Keduanya dinilai sama-sama karismatik, sampai ada yang mendoakan mereka benar-benar berjodoh di dunia nyata!
“Semoga pertemuan ini menjadi awal perjodohan pak gubernur dan bu gub. Semoga Allah mentakdirkan mereka berjodoh,” kata akun @Rianxxxxxx
“Cie cie, Kang Dedi sama Mba Sherly seperti gimana gitu dari tatapannya, cocok nih, bajunya aja bisa samaan, Kang Dedinya jadi salting,” tulis akun @masr***** menggoda.
Baca Juga: Siapa Suami Sherly Tjoanda?
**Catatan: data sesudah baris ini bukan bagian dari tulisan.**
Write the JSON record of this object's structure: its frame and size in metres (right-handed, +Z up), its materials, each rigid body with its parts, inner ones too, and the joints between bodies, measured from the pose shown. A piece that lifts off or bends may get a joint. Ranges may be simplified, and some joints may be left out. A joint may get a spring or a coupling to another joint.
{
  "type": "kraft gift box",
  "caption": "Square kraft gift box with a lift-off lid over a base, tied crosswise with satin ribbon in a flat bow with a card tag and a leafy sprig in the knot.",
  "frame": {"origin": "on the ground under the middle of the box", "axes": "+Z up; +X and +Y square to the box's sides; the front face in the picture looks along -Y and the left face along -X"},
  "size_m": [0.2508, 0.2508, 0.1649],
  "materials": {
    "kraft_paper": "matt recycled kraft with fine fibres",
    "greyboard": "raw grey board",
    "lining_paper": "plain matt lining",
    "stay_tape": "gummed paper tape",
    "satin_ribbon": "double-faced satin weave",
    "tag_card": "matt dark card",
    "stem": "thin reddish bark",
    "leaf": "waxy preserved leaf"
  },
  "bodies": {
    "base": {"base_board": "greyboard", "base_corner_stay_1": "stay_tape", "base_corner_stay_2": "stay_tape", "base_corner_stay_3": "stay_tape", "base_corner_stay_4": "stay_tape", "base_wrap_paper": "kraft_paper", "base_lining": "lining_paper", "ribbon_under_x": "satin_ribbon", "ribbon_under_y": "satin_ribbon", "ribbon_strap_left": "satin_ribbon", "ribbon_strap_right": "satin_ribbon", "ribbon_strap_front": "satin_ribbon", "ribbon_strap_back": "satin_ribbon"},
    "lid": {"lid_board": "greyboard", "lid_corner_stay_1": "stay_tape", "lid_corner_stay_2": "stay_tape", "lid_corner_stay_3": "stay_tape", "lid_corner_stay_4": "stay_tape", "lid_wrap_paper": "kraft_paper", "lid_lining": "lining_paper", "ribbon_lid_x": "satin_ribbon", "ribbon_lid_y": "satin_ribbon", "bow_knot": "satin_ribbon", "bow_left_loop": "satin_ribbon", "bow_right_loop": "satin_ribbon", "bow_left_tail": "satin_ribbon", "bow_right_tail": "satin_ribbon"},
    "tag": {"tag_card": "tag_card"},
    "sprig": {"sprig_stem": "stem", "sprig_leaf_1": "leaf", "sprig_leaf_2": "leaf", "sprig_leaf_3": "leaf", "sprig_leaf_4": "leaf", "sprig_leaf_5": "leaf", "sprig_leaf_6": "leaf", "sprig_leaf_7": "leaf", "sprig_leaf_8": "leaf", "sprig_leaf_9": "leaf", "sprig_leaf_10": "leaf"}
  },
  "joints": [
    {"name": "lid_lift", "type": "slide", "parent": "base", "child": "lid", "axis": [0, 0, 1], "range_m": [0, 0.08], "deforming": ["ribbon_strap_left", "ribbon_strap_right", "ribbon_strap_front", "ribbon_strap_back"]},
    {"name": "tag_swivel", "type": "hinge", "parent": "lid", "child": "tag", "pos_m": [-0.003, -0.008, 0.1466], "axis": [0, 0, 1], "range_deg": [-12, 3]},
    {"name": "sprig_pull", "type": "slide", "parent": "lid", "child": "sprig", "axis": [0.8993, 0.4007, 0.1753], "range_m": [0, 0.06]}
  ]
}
Cagub Maluku Utara yang Meninggal Jelang Pilkada
“Cie cie cieee KDM diapelin Ibu Gubernur Maluku Utara.... gaspol, KDM, nggak pake lama lah, cocok pisan atuh,” kata akun @irfi*****
Namun, di balik candaan tersebut, tersorot perbedaan mencolok dari gaya kepemimpinan keduanya.
Meski sama-sama memiliki semangat perubahan, pendekatan Sherly dan Dedi dalam memimpin daerahnya dinilai bak bumi dan langit — berbeda cara, namun sama-sama mencuri perhatian.
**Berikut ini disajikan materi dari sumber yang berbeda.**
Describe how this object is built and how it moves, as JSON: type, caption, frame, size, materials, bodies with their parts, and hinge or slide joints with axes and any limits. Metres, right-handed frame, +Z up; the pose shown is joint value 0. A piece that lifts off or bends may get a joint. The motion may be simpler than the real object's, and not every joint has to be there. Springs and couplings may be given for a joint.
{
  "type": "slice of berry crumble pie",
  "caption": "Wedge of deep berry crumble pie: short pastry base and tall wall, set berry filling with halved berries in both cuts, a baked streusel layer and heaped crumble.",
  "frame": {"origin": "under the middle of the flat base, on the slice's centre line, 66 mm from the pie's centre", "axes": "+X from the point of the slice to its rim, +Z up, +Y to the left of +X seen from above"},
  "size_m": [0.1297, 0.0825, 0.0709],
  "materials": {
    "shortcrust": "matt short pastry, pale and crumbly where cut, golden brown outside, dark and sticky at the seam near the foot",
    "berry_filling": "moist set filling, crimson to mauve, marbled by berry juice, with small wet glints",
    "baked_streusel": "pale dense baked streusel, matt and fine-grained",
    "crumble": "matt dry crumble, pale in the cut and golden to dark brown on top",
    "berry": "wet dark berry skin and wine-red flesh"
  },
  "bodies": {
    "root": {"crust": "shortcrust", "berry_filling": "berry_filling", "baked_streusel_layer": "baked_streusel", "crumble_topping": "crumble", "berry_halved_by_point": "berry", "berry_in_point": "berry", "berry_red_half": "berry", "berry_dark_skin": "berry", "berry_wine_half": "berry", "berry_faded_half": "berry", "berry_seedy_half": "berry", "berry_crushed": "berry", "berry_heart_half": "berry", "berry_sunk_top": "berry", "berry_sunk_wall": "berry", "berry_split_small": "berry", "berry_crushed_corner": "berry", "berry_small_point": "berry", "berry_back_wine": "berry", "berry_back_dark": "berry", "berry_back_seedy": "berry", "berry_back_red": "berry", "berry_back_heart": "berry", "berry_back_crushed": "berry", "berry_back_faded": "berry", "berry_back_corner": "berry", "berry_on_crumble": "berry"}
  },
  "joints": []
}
Sherly Tjoanda: Gaya Kepemimpinan yang Humanis dan Kolaboratif
Sherly Tjoanda dikenal dengan pendekatan humanis dan kolaboratif. Ia memimpin dengan hati, mengedepankan dialog terbuka, melibatkan banyak pihak dalam proses pengambilan keputusan, serta fokus pada pembangunan berkelanjutan yang langsung menyentuh kebutuhan masyarakat.
Meski terkesan lembut, Sherly tetap tegas dan berhati-hati dalam bertindak.
Kemampuannya merangkul berbagai kalangan — mulai dari birokrat senior, aktivis muda, pemerintah pusat, hingga kepala daerah — membuatnya dipercaya mampu membangun sinergi demi kemajuan Maluku Utara.
Sherly juga tampil transparan lewat media sosial, sering memperlihatkan aksi terjun langsung ke lapangan untuk mendengar aspirasi rakyat dan merespons masalah secara nyata.
Dedi Mulyadi: Gaya Kepemimpinan yang Populis, Tegas, Penuh Gebrakan
Sebaliknya, Dedi Mulyadi tampil dengan gaya kepemimpinan yang populis dan blak-blakan. Ia dikenal berani mengambil keputusan kontroversial demi mendisiplinkan masyarakat — mulai dari pelarangan study tour dan pesta perpisahan sekolah, hingga usulan vasektomi bagi penerima bantuan sosial.
Gaya gebrakannya memicu pro dan kontra; sebagian publik memuji ketegasannya, sebagian lagi mengkritik karena dianggap membatasi kebebasan warga.
Dedi juga lebih suka terjun langsung ke lapangan ketimbang duduk di kantor, sering melakukan sidak dadakan, ngobrol dengan rakyat kecil, hingga membuat konten interaksi yang viral di kanal YouTube pribadinya.
Gaya komunikasinya yang lugas, ceplas-ceplos, sekaligus nyeleneh membuatnya dicintai sekaligus diperdebatkan.
Pertemuan keduanya di Jawa Barat tak sekadar menarik perhatian karena chemistry yang ramai dijodoh-jodohkan netizen.
Lebih dari itu, momen ini membuka ruang perbandingan dua figur pemimpin muda Indonesia yang sama-sama berkarakter kuat, meski dengan pendekatan berbeda.
Dalam kancah politik daerah yang makin dinamis, publik pun menanti: akankah gaya khas Sherly dan Dedi terus bertahan dan membawa perubahan berarti di daerah masing-masing?
Karena harus diakui, dalam dinamika politik lokal saat ini, keduanya memberikan warna tersendiri: Sherly dengan ketenangan intelektualnya, Dedi dengan gebrakan populisnya.